Give back the exact lines spanning from the line with "The three.js and" to the line with "between the rows.", with both of those lines included and no others.

========================================

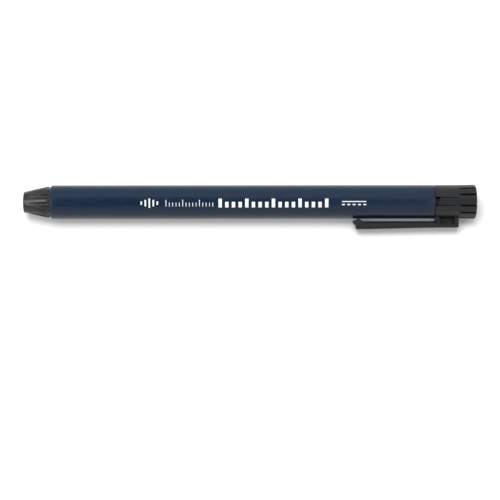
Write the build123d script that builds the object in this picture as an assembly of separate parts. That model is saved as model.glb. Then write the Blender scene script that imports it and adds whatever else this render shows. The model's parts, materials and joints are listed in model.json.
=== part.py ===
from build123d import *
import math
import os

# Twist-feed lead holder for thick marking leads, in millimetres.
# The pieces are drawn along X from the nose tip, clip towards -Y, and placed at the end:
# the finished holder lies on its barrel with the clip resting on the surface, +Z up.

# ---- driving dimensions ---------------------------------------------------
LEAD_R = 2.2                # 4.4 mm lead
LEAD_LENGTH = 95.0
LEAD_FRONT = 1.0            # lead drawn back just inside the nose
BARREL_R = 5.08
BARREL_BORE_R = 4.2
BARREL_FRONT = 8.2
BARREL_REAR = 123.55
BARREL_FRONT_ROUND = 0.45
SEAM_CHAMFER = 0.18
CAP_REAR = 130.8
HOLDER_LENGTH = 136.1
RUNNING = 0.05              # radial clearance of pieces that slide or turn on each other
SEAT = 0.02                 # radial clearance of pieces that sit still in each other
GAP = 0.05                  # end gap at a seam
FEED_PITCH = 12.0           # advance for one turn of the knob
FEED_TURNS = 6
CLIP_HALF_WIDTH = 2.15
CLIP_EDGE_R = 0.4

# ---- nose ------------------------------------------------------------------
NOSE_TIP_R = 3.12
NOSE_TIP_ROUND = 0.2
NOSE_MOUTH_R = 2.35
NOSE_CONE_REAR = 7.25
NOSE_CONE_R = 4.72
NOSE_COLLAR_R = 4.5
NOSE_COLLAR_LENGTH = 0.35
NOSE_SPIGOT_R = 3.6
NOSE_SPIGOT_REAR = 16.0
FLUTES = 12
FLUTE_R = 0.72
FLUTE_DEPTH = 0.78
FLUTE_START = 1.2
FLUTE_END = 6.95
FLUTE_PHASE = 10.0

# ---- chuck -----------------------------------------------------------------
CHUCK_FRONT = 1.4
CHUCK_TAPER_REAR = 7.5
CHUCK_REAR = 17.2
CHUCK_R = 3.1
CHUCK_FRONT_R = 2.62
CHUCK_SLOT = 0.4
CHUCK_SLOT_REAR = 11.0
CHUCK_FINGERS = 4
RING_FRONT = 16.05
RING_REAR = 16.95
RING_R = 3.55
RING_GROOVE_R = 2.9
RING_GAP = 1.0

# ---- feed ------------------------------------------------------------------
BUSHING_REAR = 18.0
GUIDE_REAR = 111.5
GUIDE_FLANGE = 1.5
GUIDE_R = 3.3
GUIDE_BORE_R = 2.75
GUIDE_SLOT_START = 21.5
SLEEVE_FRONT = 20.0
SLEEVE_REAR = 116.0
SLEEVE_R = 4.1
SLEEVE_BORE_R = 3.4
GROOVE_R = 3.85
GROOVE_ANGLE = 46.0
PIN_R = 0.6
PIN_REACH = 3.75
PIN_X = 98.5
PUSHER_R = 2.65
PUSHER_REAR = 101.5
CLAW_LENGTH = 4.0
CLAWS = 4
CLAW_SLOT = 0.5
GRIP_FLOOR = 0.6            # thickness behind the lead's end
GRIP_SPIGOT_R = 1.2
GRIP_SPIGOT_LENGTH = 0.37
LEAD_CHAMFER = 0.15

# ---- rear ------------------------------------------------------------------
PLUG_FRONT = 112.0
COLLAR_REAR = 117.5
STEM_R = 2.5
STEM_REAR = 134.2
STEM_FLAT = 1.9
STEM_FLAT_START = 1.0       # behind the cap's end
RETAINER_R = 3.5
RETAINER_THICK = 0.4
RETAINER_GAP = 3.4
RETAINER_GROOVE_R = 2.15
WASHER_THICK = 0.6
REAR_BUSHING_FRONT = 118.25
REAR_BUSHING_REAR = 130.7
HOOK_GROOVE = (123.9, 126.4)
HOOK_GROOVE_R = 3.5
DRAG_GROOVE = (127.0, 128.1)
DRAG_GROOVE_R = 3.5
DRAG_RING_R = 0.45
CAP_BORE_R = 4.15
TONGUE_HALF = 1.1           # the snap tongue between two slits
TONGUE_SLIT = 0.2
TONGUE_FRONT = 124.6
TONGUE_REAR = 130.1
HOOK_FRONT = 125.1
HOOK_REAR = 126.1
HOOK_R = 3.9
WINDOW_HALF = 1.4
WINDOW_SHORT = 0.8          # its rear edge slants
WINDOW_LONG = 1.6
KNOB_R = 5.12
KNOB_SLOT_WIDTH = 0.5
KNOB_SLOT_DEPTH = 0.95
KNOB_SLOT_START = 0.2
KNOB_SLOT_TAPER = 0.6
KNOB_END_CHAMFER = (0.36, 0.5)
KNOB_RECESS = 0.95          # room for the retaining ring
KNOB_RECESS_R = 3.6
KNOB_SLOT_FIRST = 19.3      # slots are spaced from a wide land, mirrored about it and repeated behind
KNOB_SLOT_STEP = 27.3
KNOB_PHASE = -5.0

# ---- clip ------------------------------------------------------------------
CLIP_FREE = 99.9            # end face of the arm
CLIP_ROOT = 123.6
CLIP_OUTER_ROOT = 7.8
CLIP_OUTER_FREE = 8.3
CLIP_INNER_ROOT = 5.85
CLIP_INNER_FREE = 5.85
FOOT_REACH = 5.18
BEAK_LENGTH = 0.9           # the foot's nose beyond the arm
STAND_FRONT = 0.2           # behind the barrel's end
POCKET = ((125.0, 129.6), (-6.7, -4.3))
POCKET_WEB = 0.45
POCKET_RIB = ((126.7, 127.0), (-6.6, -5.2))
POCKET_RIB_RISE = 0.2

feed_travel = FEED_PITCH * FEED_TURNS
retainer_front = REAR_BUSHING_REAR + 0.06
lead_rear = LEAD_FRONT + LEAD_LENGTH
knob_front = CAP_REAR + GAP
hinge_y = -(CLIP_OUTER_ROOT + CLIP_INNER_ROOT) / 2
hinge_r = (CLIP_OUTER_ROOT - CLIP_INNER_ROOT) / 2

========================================

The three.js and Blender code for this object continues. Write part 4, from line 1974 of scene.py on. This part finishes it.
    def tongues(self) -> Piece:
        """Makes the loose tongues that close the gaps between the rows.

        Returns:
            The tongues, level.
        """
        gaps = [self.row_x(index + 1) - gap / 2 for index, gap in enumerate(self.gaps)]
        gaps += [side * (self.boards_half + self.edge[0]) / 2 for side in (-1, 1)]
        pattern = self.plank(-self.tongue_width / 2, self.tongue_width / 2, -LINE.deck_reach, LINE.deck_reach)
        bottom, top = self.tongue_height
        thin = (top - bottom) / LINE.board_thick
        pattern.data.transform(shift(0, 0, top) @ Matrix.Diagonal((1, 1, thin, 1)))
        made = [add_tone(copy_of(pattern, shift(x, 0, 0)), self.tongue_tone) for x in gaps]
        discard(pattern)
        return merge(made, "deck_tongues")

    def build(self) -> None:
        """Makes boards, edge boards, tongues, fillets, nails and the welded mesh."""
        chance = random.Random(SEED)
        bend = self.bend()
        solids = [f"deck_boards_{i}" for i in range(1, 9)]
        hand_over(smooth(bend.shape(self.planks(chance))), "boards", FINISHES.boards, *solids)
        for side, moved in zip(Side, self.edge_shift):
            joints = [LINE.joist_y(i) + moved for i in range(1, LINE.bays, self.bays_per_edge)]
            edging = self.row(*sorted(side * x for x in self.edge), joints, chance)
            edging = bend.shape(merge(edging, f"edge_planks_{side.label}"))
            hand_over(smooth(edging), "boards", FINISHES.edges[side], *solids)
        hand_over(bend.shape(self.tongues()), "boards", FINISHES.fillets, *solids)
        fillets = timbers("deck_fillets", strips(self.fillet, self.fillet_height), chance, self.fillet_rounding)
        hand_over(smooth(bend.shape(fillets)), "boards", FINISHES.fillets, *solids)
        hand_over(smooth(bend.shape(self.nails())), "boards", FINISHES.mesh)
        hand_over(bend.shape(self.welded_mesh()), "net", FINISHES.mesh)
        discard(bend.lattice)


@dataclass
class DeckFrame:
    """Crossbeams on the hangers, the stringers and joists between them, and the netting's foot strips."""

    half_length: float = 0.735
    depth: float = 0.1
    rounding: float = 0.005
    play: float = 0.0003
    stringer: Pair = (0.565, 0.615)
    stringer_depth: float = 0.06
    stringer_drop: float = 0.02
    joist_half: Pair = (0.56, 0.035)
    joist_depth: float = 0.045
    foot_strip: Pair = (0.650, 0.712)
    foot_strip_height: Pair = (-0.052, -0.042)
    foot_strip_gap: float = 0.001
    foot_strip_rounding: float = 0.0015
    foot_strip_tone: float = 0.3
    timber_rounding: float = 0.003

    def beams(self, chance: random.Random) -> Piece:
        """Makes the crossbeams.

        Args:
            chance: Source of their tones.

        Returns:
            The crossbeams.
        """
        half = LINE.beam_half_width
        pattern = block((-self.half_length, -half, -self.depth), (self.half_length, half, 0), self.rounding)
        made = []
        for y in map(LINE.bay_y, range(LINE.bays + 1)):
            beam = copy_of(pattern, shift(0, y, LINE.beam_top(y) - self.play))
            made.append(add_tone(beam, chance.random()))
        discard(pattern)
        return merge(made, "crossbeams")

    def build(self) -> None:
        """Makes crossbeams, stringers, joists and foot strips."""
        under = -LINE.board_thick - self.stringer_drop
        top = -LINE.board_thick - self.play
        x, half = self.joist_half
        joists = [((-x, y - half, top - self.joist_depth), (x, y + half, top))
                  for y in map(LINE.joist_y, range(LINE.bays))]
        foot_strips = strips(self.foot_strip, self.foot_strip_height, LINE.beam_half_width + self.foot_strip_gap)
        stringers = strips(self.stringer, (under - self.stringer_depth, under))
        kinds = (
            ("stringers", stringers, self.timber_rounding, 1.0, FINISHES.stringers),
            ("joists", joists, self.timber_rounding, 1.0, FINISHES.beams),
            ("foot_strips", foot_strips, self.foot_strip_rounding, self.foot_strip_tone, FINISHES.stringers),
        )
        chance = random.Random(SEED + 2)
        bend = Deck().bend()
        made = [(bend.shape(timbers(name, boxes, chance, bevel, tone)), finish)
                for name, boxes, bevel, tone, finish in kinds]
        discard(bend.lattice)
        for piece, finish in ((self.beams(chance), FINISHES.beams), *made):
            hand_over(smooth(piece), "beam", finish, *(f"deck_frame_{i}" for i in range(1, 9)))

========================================

**SOLUTION BELOW**
The three.js and Blender code for this object continues. Write part 4, from line 1974 of scene.py on. This part finishes it.
    def tongues(self) -> Piece:
        """Makes the loose tongues that close the gaps between the rows.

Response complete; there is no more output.